THE REQUEST: Begin with the line containing "extrude(amount=beam_height)" and end with the line containing "before = set(bpy.data.objects)"; set down that block verbatim and nothing else.

INFORMATION SHOWN:
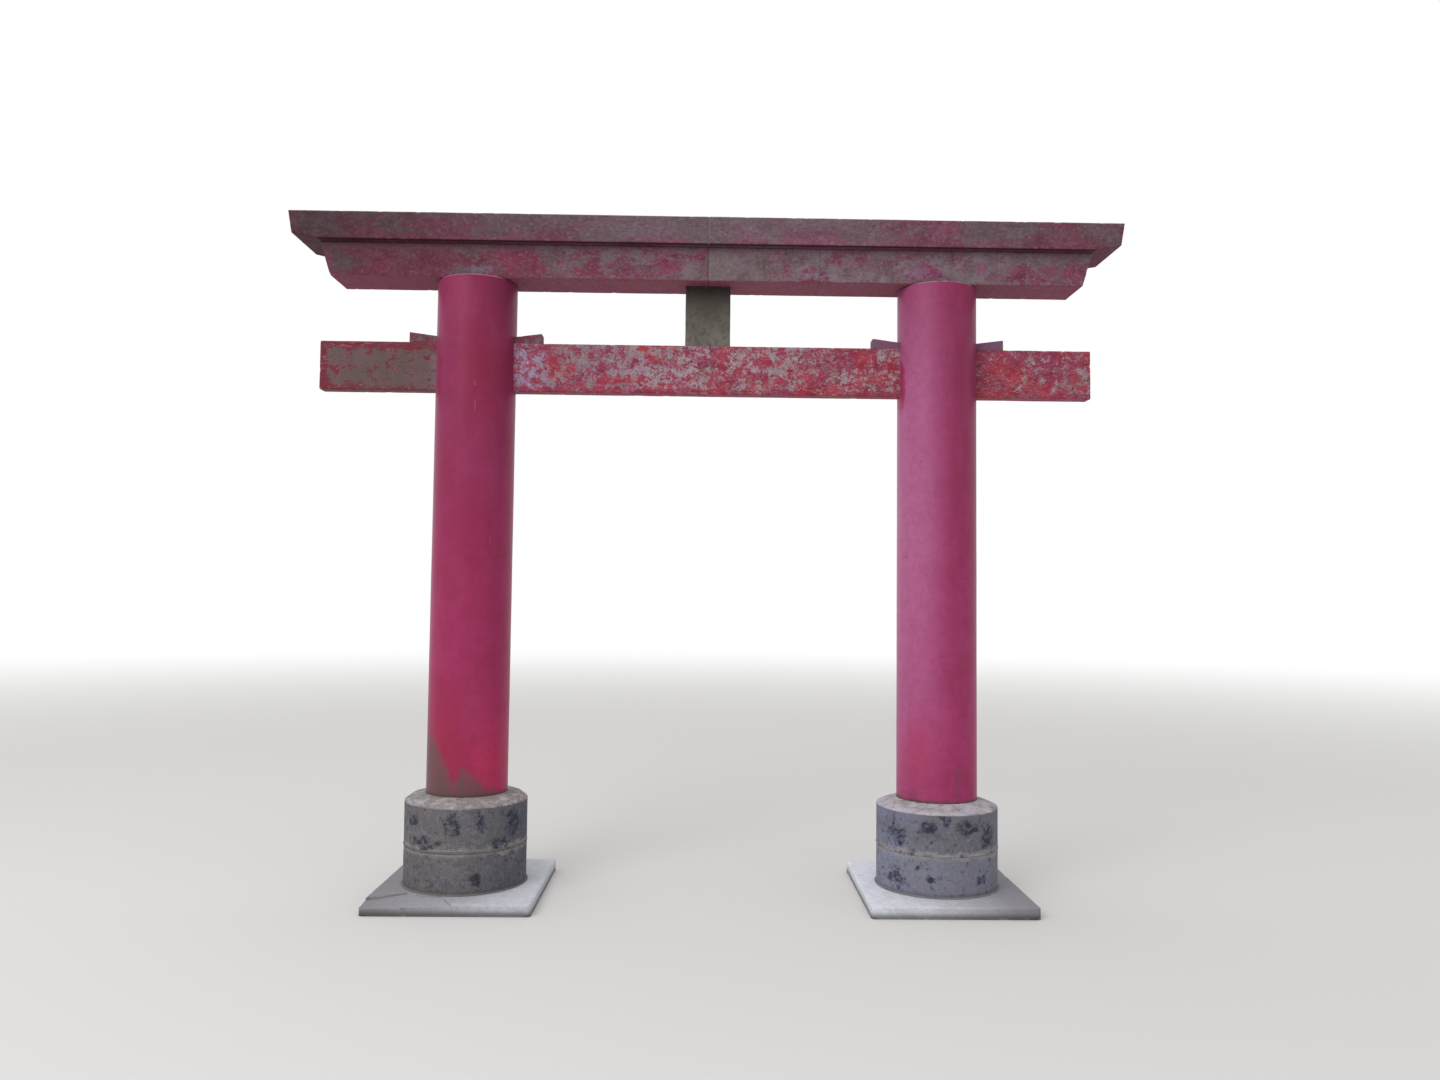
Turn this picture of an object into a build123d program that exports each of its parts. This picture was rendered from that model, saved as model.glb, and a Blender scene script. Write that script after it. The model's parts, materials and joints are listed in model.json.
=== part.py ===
# A small torii gate of painted concrete, standing on ringed concrete pedestals.
# Sizes are in millimetres. +X runs along the lintel to the right, +Y to the back, +Z up.
# The origin is on the ground, midway between the two pillars.

import os
from math import radians, tan

from build123d import *

os.makedirs("parts", exist_ok=True)

# Pillars
pillar_spacing = 2120.0
pillar_diameter = 360.0
pillar_height = 2704.0
pillar_rim_chamfer = 7.0

# Footing pads
pad_width = 710.0
pad_depth = 790.0
pad_thickness = 50.0
pad_corner_radius = 18.0
pad_edge_chamfer = 5.0

# Broken corner of the left pad, measured from the pad's front left corner
break_side_length = 105.0
break_inner_knee = (157.0, 170.0)
break_middle_knee = (222.0, 133.0)
break_outer_knee = (320.0, 110.0)
break_front_length = 385.0
break_settlement = 4.0
break_fall_forward = 3.9
break_fall_sideways = 1.5

# Pedestal rings, their mortar joints and the mortar collar round the pillar
ring_diameter = 540.0
ring_wall = 70.0
ring_height = 165.0
left_upper_ring_height = 177.0
bed_joint = 6.0
bed_fillet = 8.0
ring_joint = 13.0
joint_bead = 2.5
collar_edge = 5.0
collar_rise = 36.0
collar_shoulder_inset = 25.0
left_collar_shoulder = 25.0
right_collar_shoulder = 17.0

# Tie beam through both pillars, hung from the lintel by the strut's height
beam_height = 223.0
beam_thickness = 75.0
beam_length = 3528.0
beam_chamfer = 3.0
mortise_clearance = 1.0

# Wedges that lock the tie beam
wedge_projection = 122.0
wedge_end_height = 46.0
wedge_angle = 7.5
wedge_thickness = 63.0
wedge_tip_gap = 60.0
wedge_chamfer = 2.5

# Strut between the tie beam and the lintel
strut_height = 279.0
strut_width = 207.0
strut_thickness = 60.0
strut_chamfer = 3.0

# Lower lintel, in two halves
lower_lintel_length = 3504.0
lower_lintel_height = 156.0
lower_lintel_depth = 228.0
lower_lintel_end_angle = 17.4
lower_lintel_chamfer = 3.5

# Upper lintel, in two halves, with a low ridge along its top
upper_lintel_length = 3766.0
upper_lintel_height = 125.0
upper_lintel_depth = 320.0
upper_lintel_end_angle = 9.4
upper_lintel_end_rise = 20.0
upper_lintel_ridge = 24.0
upper_lintel_chamfer = 3.5

# Levels and radii that follow from the sizes above
pad_top = pad_thickness
lower_ring_bottom = pad_top + bed_joint
middle_joint_bottom = lower_ring_bottom + ring_height
upper_ring_bottom = middle_joint_bottom + ring_joint
pillar_top = pad_top + pillar_height
beam_top = pillar_top - strut_height
beam_base = beam_top - beam_height
upper_lintel_base = pillar_top + lower_lintel_height
pillar_radius = pillar_diameter / 2
ring_radius = ring_diameter / 2
ring_bore_radius = ring_radius - ring_wall
wedge_slope = tan(radians(wedge_angle))
wedge_outer_end = pillar_radius + wedge_projection
wedge_inner_end = wedge_tip_gap / 2


def save(piece, name):
    piece.part.label = name
    export_step(piece.part, f"parts/{name}.step")


def pad_blank(pillar_x):
    """A whole footing pad, with rounded corners and a chamfered top edge."""
    with BuildPart() as blank:
        with BuildSketch(Plane((pillar_x, 0, 0))):
            RectangleRounded(pad_width, pad_depth, pad_corner_radius)
        extrude(amount=pad_thickness)
        top_face = blank.faces().sort_by(Axis.Z)[-1]
        chamfer(top_face.edges(), pad_edge_chamfer)
    return blank.part


def broken_outline(pillar_x):
    """The plane region of the left pad that has broken off, reaching past the pad's sides."""
    corner = Plane((pillar_x - pad_width / 2, -pad_depth / 2, 0))
    past = pad_corner_radius
    with BuildSketch(corner) as outline:
        with BuildLine():
            Polyline(
                (-past, -past),
                (break_front_length, -past),
                (break_front_length, 0),
                break_outer_knee,
                break_middle_knee,
                break_inner_knee,
                (0, break_side_length),
                (-past, break_side_length),
                close=True,
            )
        make_face()
    return outline.sketch


def profile_plane(x, level):
    """The upright plane along the gate's middle that profiles are drawn on, as seen from the front."""
    return Plane((x, 0, level), x_dir=(1, 0, 0), z_dir=(0, -1, 0))


def bed_mortar(pillar_x):
    """The mortar bed under the lower ring, squeezed out in a small fillet round its foot."""
    with BuildPart() as bed:
        with BuildSketch(profile_plane(pillar_x, pad_top)):
            with BuildLine():
                Polyline(
                    (ring_bore_radius, 0),
                    (ring_radius + bed_fillet, 0),
                    (ring_radius, bed_joint),
                    (ring_bore_radius, bed_joint),
                    close=True,
                )
            make_face()
        revolve(axis=Axis((pillar_x, 0, 0), (0, 0, 1)))
    return bed


def joint_mortar(pillar_x):
    """The mortar joint between the two rings, standing proud of them in a pointed bead."""
    with BuildPart() as joint:
        with BuildSketch(profile_plane(pillar_x, middle_joint_bottom)):
            with BuildLine():
                Polyline(
                    (ring_bore_radius, 0),
                    (ring_radius, 0),
                    (ring_radius + joint_bead, ring_joint / 2),
                    (ring_radius, ring_joint),
                    (ring_bore_radius, ring_joint),
                    close=True,
                )
            make_face()
        revolve(axis=Axis((pillar_x, 0, 0), (0, 0, 1)))
    return joint


def pedestal_ring(pillar_x, bottom, height):
    """A cast concrete ring, one course of the pedestal."""
    with BuildPart() as ring:
        with BuildSketch(Plane((pillar_x, 0, bottom))):
            Circle(ring_radius)
            Circle(ring_bore_radius, mode=Mode.SUBTRACT)
        extrude(amount=height)
    return ring


def mortar_collar(pillar_x, ring_top, shoulder):
    """Mortar packed between pillar and rings, its slope over the upper ring rounded at a shoulder."""
    with BuildPart() as collar:
        with BuildSketch(profile_plane(pillar_x, ring_top)):
            with BuildLine():
                Polyline(
                    (pillar_radius, pad_top - ring_top),
                    (ring_bore_radius, pad_top - ring_top),
                    (ring_bore_radius, 0),
                    (ring_radius, 0),
                    (ring_radius, collar_edge),
                    (ring_radius - collar_shoulder_inset, shoulder),
                    (pillar_radius, collar_rise),
                    close=True,
                )
            make_face()
        revolve(axis=Axis((pillar_x, 0, 0), (0, 0, 1)))
    return collar


def wedge_height(distance):
    """Height of a wedge's sloping top above the tie beam, at a distance from the pillar's axis."""
    return wedge_end_height - (wedge_outer_end - distance) * wedge_slope


def round_pillar(pillar_x):
    """A round pillar with a mortise whose roof slopes up to both mouths to take the wedges."""
    with BuildPart() as pillar:
        with BuildSketch(Plane((pillar_x, 0, pad_top))):
            Circle(pillar_radius)
        extrude(amount=pillar_height)
        chamfer(pillar.faces().sort_by(Axis.Z)[-1].edges(), pillar_rim_chamfer)
        with BuildSketch(profile_plane(pillar_x, beam_top)):
            with BuildLine():
                mouth = wedge_outer_end
                mouth_height = wedge_height(mouth)
                throat_height = wedge_height(wedge_inner_end)
                Polyline(
                    (-mouth, -beam_height),
                    (mouth, -beam_height),
                    (mouth, mouth_height),
                    (wedge_inner_end, throat_height),
                    (-wedge_inner_end, throat_height),
                    (-mouth, mouth_height),
                    close=True,
                )
            make_face()
        extrude(amount=beam_thickness / 2 + mortise_clearance, both=True, mode=Mode.SUBTRACT)
    return pillar


def lock_wedge(pillar_x, direction):
    """A wedge driven into the mortise above the tie beam, from the side that direction points to."""
    with BuildPart() as wedge:
        with BuildSketch(profile_plane(pillar_x, beam_top)):
            with BuildLine():
                Polyline(
                    (direction * wedge_inner_end, 0),
                    (direction * wedge_outer_end, 0),
                    (direction * wedge_outer_end, wedge_end_height),
                    (direction * wedge_inner_end, wedge_height(wedge_inner_end)),
                    close=True,
                )
            make_face()
        extrude(amount=wedge_thickness / 2, both=True)
        outer_face = wedge.faces().sort_by(Axis.X)[-1 if direction > 0 else 0]
        chamfer(outer_face.edges(), wedge_chamfer)
    return wedge


def lower_lintel_half(direction):
    """Half of the lower lintel, from the middle joint to an end that leans outwards."""
    end_top = direction * lower_lintel_length / 2
    end_foot = end_top - direction * lower_lintel_height * tan(radians(lower_lintel_end_angle))
    with BuildPart() as half:
        with BuildSketch(profile_plane(0, pillar_top)):
            with BuildLine():
                Polyline(
                    (0, 0),
                    (end_foot, 0),
                    (end_top, lower_lintel_height),
                    (0, lower_lintel_height),
                    close=True,
                )
            make_face()
        extrude(amount=lower_lintel_depth / 2, both=True)
        chamfer(half.edges(), lower_lintel_chamfer)
    return half


def upper_lintel_half(direction):
    """Half of the upper lintel, its underside rising past the lower lintel and its top ridged."""
    end_slope = tan(radians(upper_lintel_end_angle))
    full_height = upper_lintel_height + upper_lintel_ridge
    reach = upper_lintel_length / 2
    end_head = direction * (reach + upper_lintel_ridge * end_slope)
    end_foot = direction * (reach - (upper_lintel_height - upper_lintel_end_rise) * end_slope)
    rise_start = direction * lower_lintel_length / 2
    half_depth = upper_lintel_depth / 2
    with BuildPart() as half:
        with BuildSketch(profile_plane(0, upper_lintel_base)):
            with BuildLine():
                Polyline(
                    (0, 0),
                    (rise_start, 0),
                    (end_foot, upper_lintel_end_rise),
                    (end_head, full_height),
                    (0, full_height),
                    close=True,
                )
            make_face()
        extrude(amount=half_depth, both=True)
        with BuildSketch(Plane((0, 0, upper_lintel_base), x_dir=(0, 1, 0), z_dir=(1, 0, 0))):
            with BuildLine():
                Polyline(
                    (-half_depth, 0),
                    (half_depth, 0),
                    (half_depth, upper_lintel_height),
                    (0, full_height),
                    (-half_depth, upper_lintel_height),
                    close=True,
                )
            make_face()
        extrude(amount=upper_lintel_length, both=True, mode=Mode.INTERSECT)
        chamfer(half.edges(), upper_lintel_chamfer)
    return half


for side_name, side, upper_ring_height, collar_shoulder in (
    ("left", -1, left_upper_ring_height, left_collar_shoulder),
    ("right", 1, ring_height, right_collar_shoulder),
):
    pillar_x = side * pillar_spacing / 2
    upper_ring_top = upper_ring_bottom + upper_ring_height

    with BuildPart() as footing_pad:
        add(pad_blank(pillar_x))
        if side < 0:
            extrude(broken_outline(pillar_x), amount=pad_thickness, mode=Mode.SUBTRACT)
    save(footing_pad, f"{side_name}_footing_pad")

    save(bed_mortar(pillar_x), f"{side_name}_bed_joint")
    save(pedestal_ring(pillar_x, lower_ring_bottom, ring_height), f"{side_name}_lower_ring")
    save(joint_mortar(pillar_x), f"{side_name}_ring_joint")
    save(pedestal_ring(pillar_x, upper_ring_bottom, upper_ring_height), f"{side_name}_upper_ring")
    save(mortar_collar(pillar_x, upper_ring_top, collar_shoulder), f"{side_name}_mortar_collar")
    save(round_pillar(pillar_x), f"{side_name}_pillar")
    save(lock_wedge(pillar_x, side), f"{side_name}_outer_wedge")
    save(lock_wedge(pillar_x, -side), f"{side_name}_inner_wedge")
    save(lower_lintel_half(side), f"{side_name}_lower_lintel")
    save(upper_lintel_half(side), f"{side_name}_upper_lintel")

with BuildPart() as broken_corner:
    left_x = -pillar_spacing / 2
    add(pad_blank(left_x))
    extrude(broken_outline(left_x), amount=pad_thickness, mode=Mode.INTERSECT)
    knee_x = left_x - pad_width / 2 + break_inner_knee[0]
    knee_y = -pad_depth / 2 + break_inner_knee[1]
    level_top = Plane((knee_x, knee_y, pad_top - break_settlement))
    split(bisect_by=level_top.rotated((break_fall_forward, -break_fall_sideways, 0)), keep=Keep.BOTTOM)
save(broken_corner, "left_footing_broken_corner")

with BuildPart() as tie_beam:
    with BuildSketch(Plane.XY.offset(beam_base)):
        Rectangle(beam_length, beam_thickness)
    extrude(amount=beam_height)
    chamfer(tie_beam.edges(), beam_chamfer)
save(tie_beam, "tie_beam")

with BuildPart() as strut:
    with BuildSketch(Plane.XY.offset(beam_top)):
        Rectangle(strut_width, strut_thickness)
    extrude(amount=strut_height)
    chamfer(strut.edges().filter_by(Axis.Z), strut_chamfer)
save(strut, "strut")
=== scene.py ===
import json
from math import hypot, radians, tau

import bmesh
import bpy
from mathutils import Matrix, Vector

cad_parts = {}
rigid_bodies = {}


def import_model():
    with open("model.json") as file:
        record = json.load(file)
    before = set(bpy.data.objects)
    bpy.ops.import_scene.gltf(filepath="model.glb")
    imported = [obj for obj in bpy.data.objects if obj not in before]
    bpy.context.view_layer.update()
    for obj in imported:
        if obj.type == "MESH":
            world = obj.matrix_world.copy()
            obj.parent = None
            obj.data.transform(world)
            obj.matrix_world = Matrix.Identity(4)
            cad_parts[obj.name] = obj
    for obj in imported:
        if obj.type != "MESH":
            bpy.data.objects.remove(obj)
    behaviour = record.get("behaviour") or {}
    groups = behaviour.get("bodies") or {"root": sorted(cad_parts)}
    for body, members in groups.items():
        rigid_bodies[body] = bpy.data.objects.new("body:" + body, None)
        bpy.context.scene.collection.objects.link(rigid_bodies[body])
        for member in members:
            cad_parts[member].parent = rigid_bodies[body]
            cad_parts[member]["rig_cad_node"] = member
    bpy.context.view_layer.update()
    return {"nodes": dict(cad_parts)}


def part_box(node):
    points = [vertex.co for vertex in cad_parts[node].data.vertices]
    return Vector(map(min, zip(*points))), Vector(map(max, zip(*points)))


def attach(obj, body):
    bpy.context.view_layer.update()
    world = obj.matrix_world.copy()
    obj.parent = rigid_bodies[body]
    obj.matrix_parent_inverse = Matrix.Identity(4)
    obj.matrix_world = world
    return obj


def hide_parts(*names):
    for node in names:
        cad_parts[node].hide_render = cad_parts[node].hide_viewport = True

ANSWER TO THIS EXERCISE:
    extrude(amount=beam_height)
    chamfer(tie_beam.edges(), beam_chamfer)
save(tie_beam, "tie_beam")

with BuildPart() as strut:
    with BuildSketch(Plane.XY.offset(beam_top)):
        Rectangle(strut_width, strut_thickness)
    extrude(amount=strut_height)
    chamfer(strut.edges().filter_by(Axis.Z), strut_chamfer)
save(strut, "strut")
=== scene.py ===
import json
from math import hypot, radians, tau

import bmesh
import bpy
from mathutils import Matrix, Vector

cad_parts = {}
rigid_bodies = {}


def import_model():
    with open("model.json") as file:
        record = json.load(file)
    before = set(bpy.data.objects)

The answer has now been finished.